Oddly, tens of thousands of people seem to take great pictures that are tack-sharp without AF microadjust. Lots of people are still posting complaints about their 7D being soft with it. Maybe it's just one of those features for crazy OCD people to try to justify their more expensive camera?
True for the 60D. Canon has really upped their quality control with the 60D AF system. It is very very very rare for anyone to have focus issues with the 60D and it is not due to a lack of using demanding glass.
If you search enough, like I did, you will find people have had to do MA on all their lenses with the 7D or 50D, but for some reason all of them focus dead on with the 60D.
MA is a crutch and band-aid fix to a poorly aligned body and/or lens. It was only ever designed into Canon's cameras to provide a temporary fix for a lens or body that has gone out of alignment when way out in BFE with photos that need taking and no access to Canon to a long time. Rumor has it that one of their pros some years ago was out in the field and his telephoto lens bumped out of alignment and he lost a lot of work due to using MF. Canon added the feature, but not as a permanent fix to having your lenses calibrated by them. Most obvious by the fact that it does not work on zoom lenses for all focal lengths.
Canon actually has a patent on file, I believe filed in 2009, which is a automatic focus adjust system. It has been rumored that Canon quietly put this system into the 60D, which can account for miss-aligned lenses to a small degree. Not a silver bullet, but it could explain why so many lenses work perfectly with the 60D and not other bodies.

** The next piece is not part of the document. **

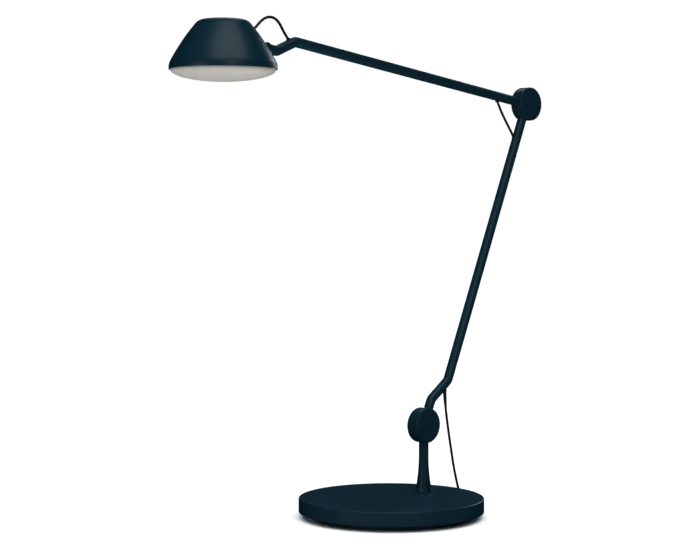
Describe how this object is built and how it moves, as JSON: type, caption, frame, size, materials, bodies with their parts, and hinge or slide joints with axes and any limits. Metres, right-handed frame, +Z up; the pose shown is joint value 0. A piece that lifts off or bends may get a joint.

While MA is not something that would have hurt being on the 60D, it has proven to not be the huge issue that so many people balloon it out into being.
Seeing as how Canon probably spends a lot of money calibrating lenses to bodies, it would much in their best interest to create an automated system that handles that duty for free.
Caveat: MA would be super useful as a bump to front focus or back focus on object that are quickly running at and away from the camera. If MA was used to front focus, the Camera could be more dead on when tracking objects coming quickly at the camera when a thin DOF is used.